In Japanese cooking there are 5 basic seasonings ingredients which are essential for making most dishes. Known by the mnemonic “Sa-Shi-Su-Se-So”, they are:
SA - SATO (砂糖) Sugar
SHI - SHIO (塩) Salt
SU - SU (酢) Vinegar
SE - SHOUYU (醤油) Soy Sauce
SO - MISO (味噌) Miso
The order in which these ingredients are used is important. They are listed in order from the lightest through to the strongest flavours. Basically, the ingredients with flavours that are most susceptible to changing when heated are added last, for example soy sauce or miso. The way we remember this is with Sa (さ) Shi (し) Su (す) Se (せ) So (そ), which is the “s” row in the Japanese hiragana and katakana phonetic alphabets.

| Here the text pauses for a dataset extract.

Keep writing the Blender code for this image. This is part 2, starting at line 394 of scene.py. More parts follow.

1. Sa / Sugar: Sugar is said to take longer to be absorbed in cooking, so it should be used early in the cooking process.
2. Shi / Salt: For salt to be absorbed it should also so be used early in the cooking process. However, if you add it before sugar, sugar won't be easily absorbed, so sugar comes first of all.

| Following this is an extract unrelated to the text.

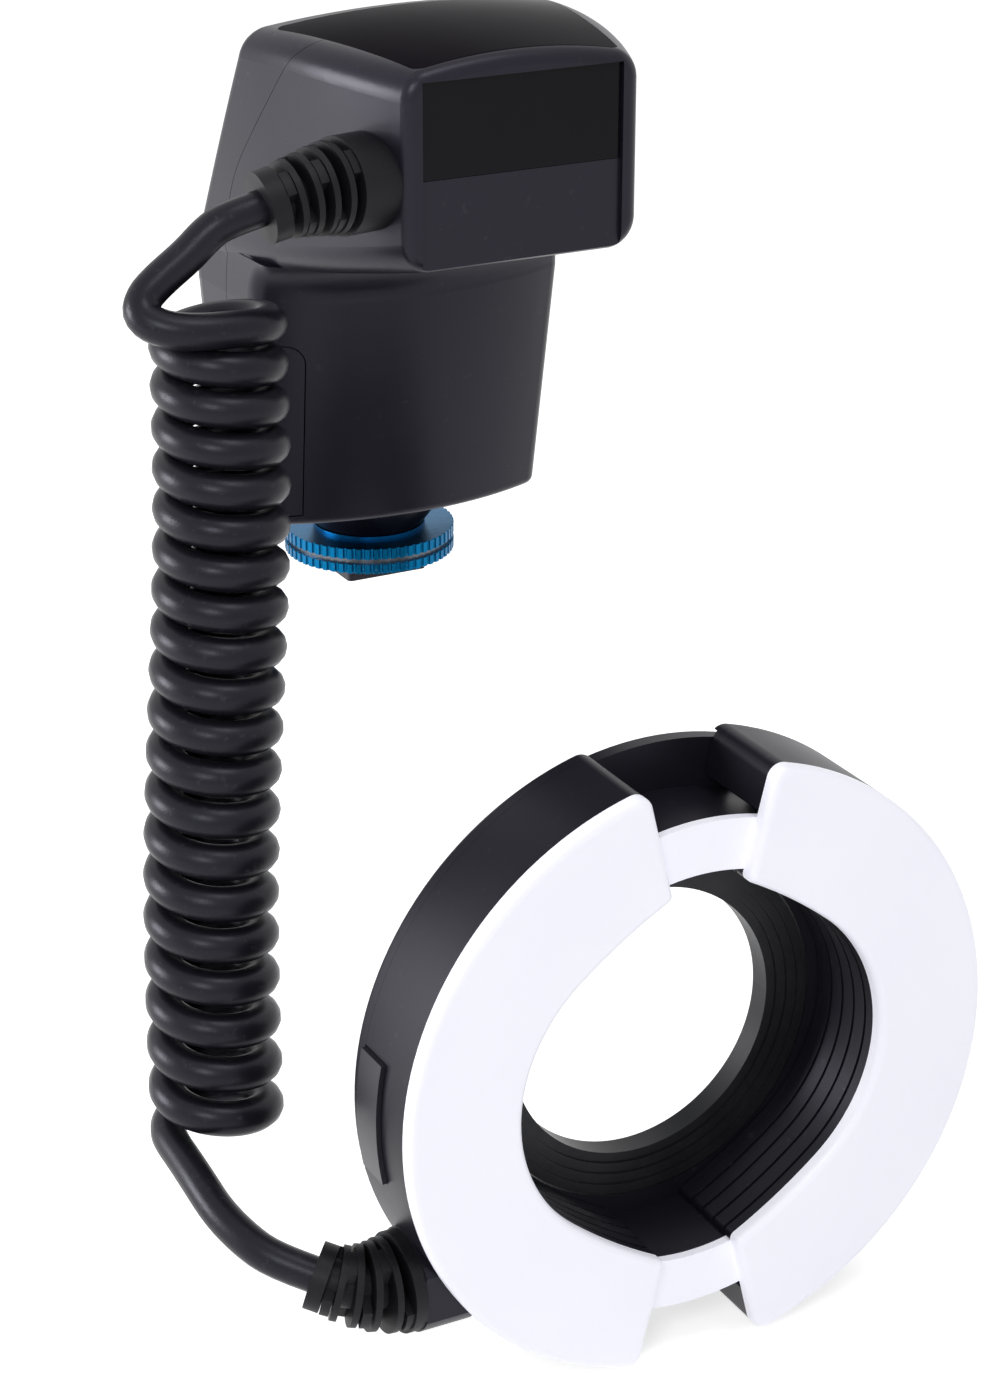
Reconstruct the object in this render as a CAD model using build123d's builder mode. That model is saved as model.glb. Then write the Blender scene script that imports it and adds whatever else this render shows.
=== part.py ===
from build123d import *
import math
import os

os.makedirs("parts", exist_ok=True)

# Millimetres. Origin at the middle of the shoe foot's underside, lens side towards -Y, +Z up.

# Shared clearances and overruns
run_gap = 0.3
seat_gap = 0.1
seam_gap = 0.15
overrun = 1.0
far_cut = 150.0
parallel_limit = 0.999

# Control unit, outer form
head_front_y = -70.7
unit_rear_y = 10.0
head_half_width = 36.6
head_top_z = 126.8
head_crown = 3.0
head_corner_radius = 6.0
head_front_radius = 3.0
rear_edge_radius = 3.0
case_wall = 2.0
slant_start_y = 9.5
slant_start_z = 69.5
slant_degrees = 27.7
# Head sections, front to rear: shares of depth, half width, top height and underside height
head_section_shares = (
    (0.0, 0.67, 0.990, 0.672),
    (0.235, 0.845, 0.999, 0.640),
    (0.505, 0.953, 1.0, 0.607),
    (1.03, 1.0, 0.955, 0.555),
)

# Neck of the control unit
neck_bottom_z = 19.3
neck_taper_z = 68.0
neck_top_z = 84.0
neck_bottom_half_width = 31.1
neck_top_half_width = 35.2
neck_rear_widening = 1.05
neck_bottom_front_y = -25.6
neck_top_front_y = -30.0
neck_bottom_corner_y = -18.65
neck_top_corner_y = -20.8
neck_front_corner_radius = 4.5
neck_rear_corner_radius = 6.0
neck_foot_radius = 1.8
neck_floor = 2.4
cove_radius = 9.0
# Steps of the cove under the head: shares of the cove radius, up and forward
cove_step_shares = ((0.0, 0.0), (0.4, 0.083), (0.7, 0.286), (0.88, 0.525), (0.97, 0.757))

# Seam between the front shell and the rear cover, seen from the side
seam_top_y = -41.0
seam_top_z = 124.4
seam_shoulder_y = -13.0
seam_shoulder_z = 92.0
seam_neck_y = -8.0
seam_neck_z = 69.4
seam_bend_radii = (40.0, 60.0)

# Clear window and glossy top panel
window_half_width = 21.5
window_bottom_z = 102.6
window_top_z = 121.5
window_thickness = 1.6
face_recess = 1.0
panel_front_half_width = 21.6
panel_rear_half_width = 31.0
panel_front_y = -68.4
panel_rear_y = -24.0
panel_thickness = 1.2
panel_corner_radius = 2.5

# Battery door
door_seam_x = -25.5
door_bottom_z = 21.9
door_top_z = 59.5
door_corner_radius = 4.0
door_gap = 0.25
hinge_y = 0.5
hinge_level_z = 40.0
barrel_radius = 2.2
hinge_pin_radius = 0.7
pin_fit = 0.06

# Cells and their magazine
cell_radius = 6.8
cell_length = 49.0
cell_pitch = 13.7
cell_nub_radius = 2.75
cell_nub_length = 1.5
magazine_cap_thickness = 1.5
magazine_cap_radius = 6.5
magazine_cap_inset = 1.0
magazine_rod_radius = 2.2
magazine_centre_x = -0.8
magazine_centre_y = -5.75
magazine_centre_z = 40.2

# Foot
foot_plate_width = 18.6
foot_plate_length = 18.2
foot_plate_height = 2.0
foot_neck_width = 12.3
foot_neck_top_z = 3.8
foot_column_radius = 8.0
collar_bottom_z = 10.5
collar_bottom_radius = 12.0
collar_top_side = 29.0
collar_top_radius = 5.0
wheel_radius = 18.5
wheel_bottom_z = 4.1
wheel_disc_height = 2.0
wheel_band_height = 1.2
wheel_upper_height = 2.3
wheel_hub_radius = 12.2
wheel_hub_height = 0.6
wheel_bore_gap = 0.1
wheel_notches = 60
notch_radius = 0.45
band_inset = 0.9
band_width = 2.2
lock_pin_radius = 1.1
lock_pin_y = -6.5
lock_pin_travel = 2.2
contact_radius = 0.8
contact_depth = 2.4


def write_piece(piece, label):
    """Label one finished piece and write it to its own file."""
    piece.part.label = label
    export_step(piece.part, f"parts/{label}.step")


def mix(low, high, share):
    """The value at a share of the way from low to high."""
    return low + (high - low) * share


# Outer and inner forms of the control unit's case
def head_form(inset):
    """The head: four crowned sections lofted from the window back."""
    depth = unit_rear_y - head_front_y
    with BuildPart() as form:
        for depth_share, width_share, top_share, under_share in head_section_shares:
            first = inset if depth_share == 0 else 0
            y = head_front_y + depth * depth_share + first
            half = head_half_width * width_share - inset
            top = head_top_z * top_share - inset
            under = head_top_z * under_share + inset
            shoulder = top - head_crown
            with BuildSketch(Plane(origin=(0, y, 0), x_dir=(1, 0, 0), z_dir=(0, -1, 0))):
                with BuildLine():
                    Polyline((-half, shoulder), (-half, under), (half, under), (half, shoulder))
                    ThreePointArc((half, shoulder), (0, top), (-half, shoulder))
                make_face()
                fillet(vertices(), radius=head_corner_radius - inset)
        loft()
        front_face = form.faces().sort_by(Axis.Y)[0]
        fillet(front_face.edges(), radius=head_front_radius - inset / 2)
    return form.part


def neck_outline(share, inset, forward):
    """One level of the neck: flat rear, plain sides and a bowed front."""
    half = mix(neck_bottom_half_width, neck_top_half_width, share) - inset
    rear_half = half + neck_rear_widening
    middle = mix(neck_bottom_front_y, neck_top_front_y, share) + inset - forward
    corner = mix(neck_bottom_corner_y, neck_top_corner_y, share) + inset - forward
    rear = unit_rear_y - inset
    with BuildSketch() as outline:
        with BuildLine():
            Polyline((half, corner), (rear_half, rear), (-rear_half, rear), (-half, corner))
            ThreePointArc((-half, corner), (0, middle), (half, corner))
        make_face()
        by_depth = outline.vertices().sort_by(Axis.Y)
        fillet(by_depth[:2], radius=neck_front_corner_radius)
        fillet(outline.vertices().sort_by(Axis.Y)[-2:], radius=neck_rear_corner_radius - inset)
    return outline.sketch


def neck_form(inset):
    """The neck, tapered below the head and running up inside it."""
    floor = neck_bottom_z + (neck_floor if inset > 0 else 0)
    floor_share = (floor - neck_bottom_z) / (neck_taper_z - neck_bottom_z)
    with BuildPart() as form:
        with BuildSketch(Plane.XY.offset(floor)):
            add(neck_outline(floor_share, inset, 0))
        with BuildSketch(Plane.XY.offset(neck_taper_z)):
            add(neck_outline(1, inset, 0))
        loft(ruled=True)
        with BuildSketch(Plane.XY.offset(neck_taper_z)):
            add(neck_outline(1, inset, 0))
        extrude(amount=neck_top_z - neck_taper_z)
    return form.part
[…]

3. Su / Vinegar: If you add vinegar at an early stage, the acid disappears. So add vinegar at the appropriate time. To avoid vinegar dominating the salt, add it after the salt.
4. Se & So / Soy sauce & Miso: To best enjoy their flavours, add them last to any dish.
“Sa” / Sugar (200g)
Made by the Ueno Sugar Co., which has been making sugar in Osaka for over 100 years, from Kagoshima & Okinawa sugar cane. Contains minerals, and is rich in sugar cane flavours.
“Shi” / Salt (100g)
Made from sea salt from Goshiki-beach in Awaji-island, Hyogo. This salt is carefully made by a salt master to retain as much of the natural minerals as possible. To make the soft, rich flavour, the final evaporation is done by heating the sea salt in cast iron kettles for approximately 48 hours. It has umami as well, and is great with any kind of cooking.
“Su” / Vinegar (360ml)
This organic rice vinegar is a refreshing and versatile seasoning. If you like to add a little bit of Japanese flavour to your dressing, use this vinegar – it will make a real difference. Of course, when cooking Japanese or Asian dishes, it guarantees good quality flavour.
“Se” / Soy sauce (360ml)
Made by the Katagami Soy Co. in Nara, which still uses a natural brewing process in wooden barrels. Soy beans rich in umami are harvested in Nara, and steamed under the eye of a maestro who carefully watches the temperature and humidity to produce the “koji” ferment, then patiently matured to create a superior quality soy sauce. Deep and rich aromas with fine flavours.
“So” / Miso (500g)
I describe Miso as the flavour associated with my grandmother’s dishes. Every house in Japan has at least one kind of miso in the kitchen – she always had more than one she made herself. This is red miso and you can use it for miso soup, dressings, stew, pickles, sauce, and more. Miso contains enzymes which aid digestion and provide a nutritious balance of natural carbohydrates, protein, vitamins and minerals.